So when my wife Sue and I attended an Operation Noah divestment webinar last autumn and heard, for instance, about the divestment movement going from almost nothing to $39 trillion in ten years, we were encouraged.
We were also struck by the story of the Swedish church divesting from fossil fuels and making money from fossil-free investments. And of course, we were moved by the stories of devastation to people and communities caused by fossil fuel exploration in Southern Africa.
I wanted to do something and thought of going to the UN Climate Change Conference in Glasgow (COP26), cycling from my home in Norwich.
Then, months later, I had an idea: I could cycle to several Church of England dioceses with a letter from over 20 Anglican bishops in Africa, detailing the many ways that fossil fuel companies were harming people there.

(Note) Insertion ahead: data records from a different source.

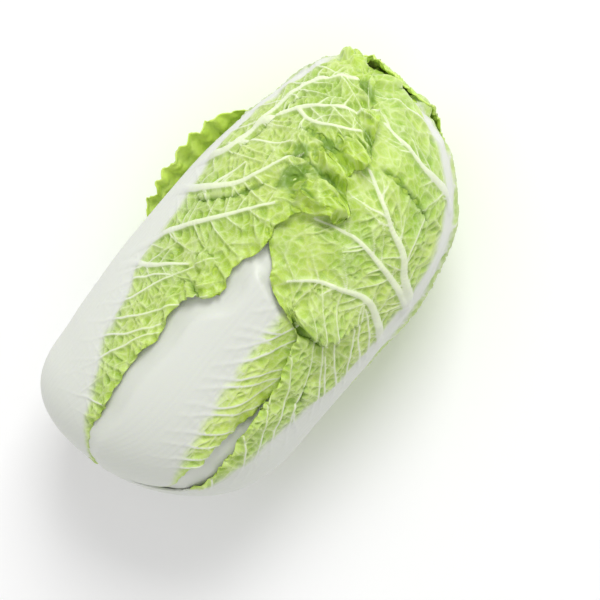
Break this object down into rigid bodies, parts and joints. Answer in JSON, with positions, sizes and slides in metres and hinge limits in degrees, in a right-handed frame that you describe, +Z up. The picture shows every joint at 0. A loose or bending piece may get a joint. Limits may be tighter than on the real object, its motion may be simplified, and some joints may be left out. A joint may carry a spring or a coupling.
{
  "type": "napa cabbage",
  "caption": "Whole napa cabbage head lying on its side: a barrel of overlapping, veined green leaves with broad white ribs, wrapped round a short cut stem.",
  "frame": {"origin": "middle of the bounding box at the underside that the head lies on", "axes": "+X along the head towards the leaf tips, +Z up, +Y to the side that the loose back leaf margin shows on"},
  "size_m": [0.299, 0.1766, 0.1564],
  "materials": {
    "outer_leaf": "satin, waxy green leaf with white ribs and veins",
    "inner_leaf": "satin, pale yellow-green leaf",
    "heart_leaf": "satin, yellow leaf",
    "cut_stem": "matt, cut plant tissue"
  },
  "bodies": {
    "root": {"stem_core": "cut_stem", "back_wrapper_leaf": "outer_leaf", "left_wrapper_leaf": "outer_leaf", "right_wrapper_leaf": "outer_leaf", "front_wrapper_leaf": "outer_leaf", "right_under_leaf": "outer_leaf", "left_under_leaf": "outer_leaf", "inner_leaf_07": "inner_leaf", "inner_leaf_08": "inner_leaf", "inner_leaf_09": "inner_leaf", "inner_leaf_10": "inner_leaf", "inner_leaf_11": "inner_leaf", "inner_leaf_12": "inner_leaf", "inner_leaf_13": "inner_leaf", "inner_leaf_14": "inner_leaf", "inner_leaf_15": "inner_leaf", "inner_leaf_16": "inner_leaf", "heart_leaf_17": "heart_leaf", "heart_leaf_18": "heart_leaf", "heart_leaf_19": "heart_leaf", "heart_leaf_20": "heart_leaf"}
  },
  "joints": []
}
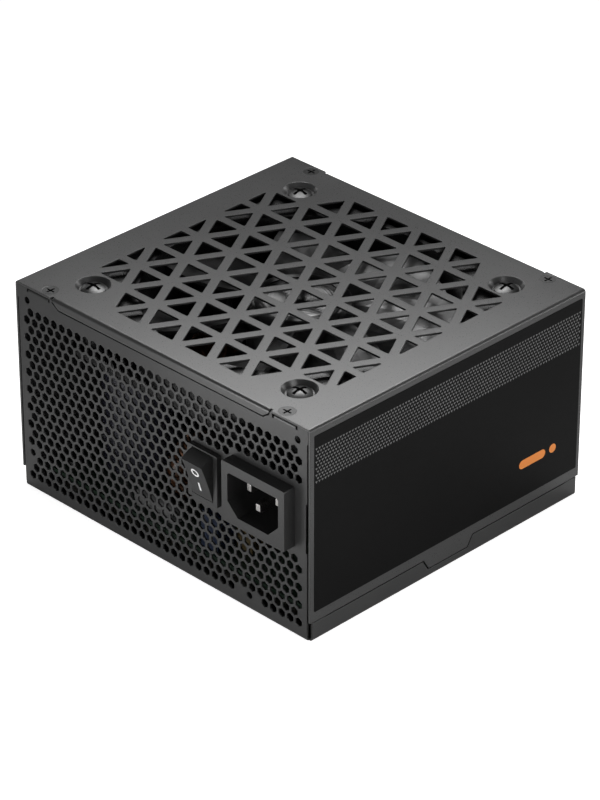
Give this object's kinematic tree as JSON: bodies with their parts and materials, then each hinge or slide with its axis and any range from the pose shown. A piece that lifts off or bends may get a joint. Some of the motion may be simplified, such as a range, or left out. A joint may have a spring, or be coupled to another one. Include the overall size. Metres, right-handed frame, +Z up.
{
  "type": "power supply unit",
  "caption": "Box-shaped computer power supply: folded steel case, honeycomb mains end with inlet and rocker switch, top fan behind a triangle grille, modular output sockets.",
  "frame": {"origin": "on the case's flat underside, midway between its two sides and midway between its two end walls", "axes": "+Z up from the underside to the fan grille, -Y out of the mains end wall, +X towards the side with the printed label"},
  "size_m": [0.1502, 0.1489, 0.086],
  "materials": {
    "case_paint": "fine matt powder coat, dark grey",
    "chassis_paint": "fine matt powder coat, dark grey",
    "screw_steel": "bright nickel plate",
    "black_screw": "dark zinc plate",
    "fan_plastic": "glossy black moulding",
    "rotor_plastic": "glossy translucent smoke-black moulding",
    "badge_metal": "spun aluminium foil",
    "black_plastic": "black moulded nylon",
    "rocker_plastic": "black moulded plastic, satin",
    "mark_white": "white print",
    "contact_metal": "nickel-plated brass",
    "bearing_bronze": "sintered bronze",
    "shaft_steel": "ground steel",
    "ferrite": "dark ferrite",
    "copper": "enamelled copper",
    "label_film": "printed polyester film, satin black",
    "board_green": "fibreglass board with solder mask",
    "insulation_film": "translucent polyester sheet",
    "standoff_steel": "plated steel",
    "heatsink_metal": "extruded, plain",
    "sleeve_dark": "shrunk sleeve, dark",
    "tape_yellow": "yellow winding tape",
    "relay_blue": "blue moulded case",
    "fuse_white": "white ceramic tube",
    "wire_brown": "brown insulation",
    "wire_blue": "blue insulation",
    "wire_green": "green insulation",
    "wire_black": "black insulation"
  },
  "bodies": {
    "case": {"chassis": "chassis_paint", "mains_end_wall": "chassis_paint", "top_cover": "case_paint", "cover_screws": "black_screw", "fan_screws": "screw_steel", "fan_frame": "fan_plastic", "fan_bearing": "bearing_bronze", "fan_stator": "copper", "fan_circuit_board": "board_green", "inlet_housing": "black_plastic", "inlet_pins": "contact_metal", "switch_housing": "black_plastic", "switch_terminals": "contact_metal", "side_label": "label_film", "rating_label": "label_film", "insulation_sheet": "insulation_film", "main_board": "board_green", "board_standoffs": "standoff_steel", "board_screws": "standoff_steel", "primary_heatsink": "heatsink_metal", "secondary_heatsink": "heatsink_metal", "bulk_capacitor": "sleeve_dark", "main_transformer": "tape_yellow", "standby_transformer": "tape_yellow", "boost_choke": "copper", "bridge_rectifier": "black_plastic", "power_transistors": "black_plastic", "output_rectifiers": "black_plastic", "filter_chokes": "copper", "line_capacitors": "tape_yellow", "output_capacitors": "sleeve_dark", "output_choke": "copper", "control_board": "board_green", "modular_board": "board_green", "motherboard_sockets": "black_plastic", "processor_sockets": "black_plastic", "drive_sockets": "black_plastic", "socket_pins": "contact_metal", "fuse": "fuse_white", "inrush_relay": "relay_blue", "live_wire": "wire_brown", "neutral_wire": "wire_blue", "earth_wire": "wire_green", "fan_lead": "wire_black", "bus_bars": "copper"},
    "fan": {"fan_rotor": "rotor_plastic", "fan_shaft": "shaft_steel", "fan_magnet_ring": "ferrite", "fan_hub_badge": "badge_metal"},
    "rocker": {"switch_rocker": "rocker_plastic", "rocker_marks": "mark_white"}
  },
  "joints": [
    {"name": "fan_spin", "type": "hinge", "parent": "case", "child": "fan", "pos_m": [0, 0, 0.07], "axis": [0, 0, 1], "continuous": true},
    {"name": "power_switch", "type": "hinge", "parent": "case", "child": "rocker", "pos_m": [0.024, -0.0709, 0.0476], "axis": [-1, 0, 0], "range_deg": [0, 36.4]}
  ]
}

This was not to protest. In 2017, Sue and I visited Uganda with Tearfund
and we remembered the dancing and celebration in churches. I began to picture churches in England and Africa collectively celebrating an end to fossil fuel investment. I could make a kind of pilgrimage to try and make that vision a reality. And I could make it by cycling – something I enjoy.
Earlier this month, my friend Chris Hull and I cycled from Norwich (our diocese, which has only recently divested from fossil fuels) to the Diocese of St Edmundsbury and Ipswich (a diocese which holds no fossil fuel investments, but has yet to publicly rule out future fossil fuel investment) to Chelmsford Diocese (which we learned had just divested, but had not yet announced that publicly and had not yet committed not to invest in fossil fuels in the future). Over the course of two days of cycling, Chris and I were warmly received by clergy or others from the diocese on each of our stops, including by the deans of Norwich and St Edmundsbury Cathedrals.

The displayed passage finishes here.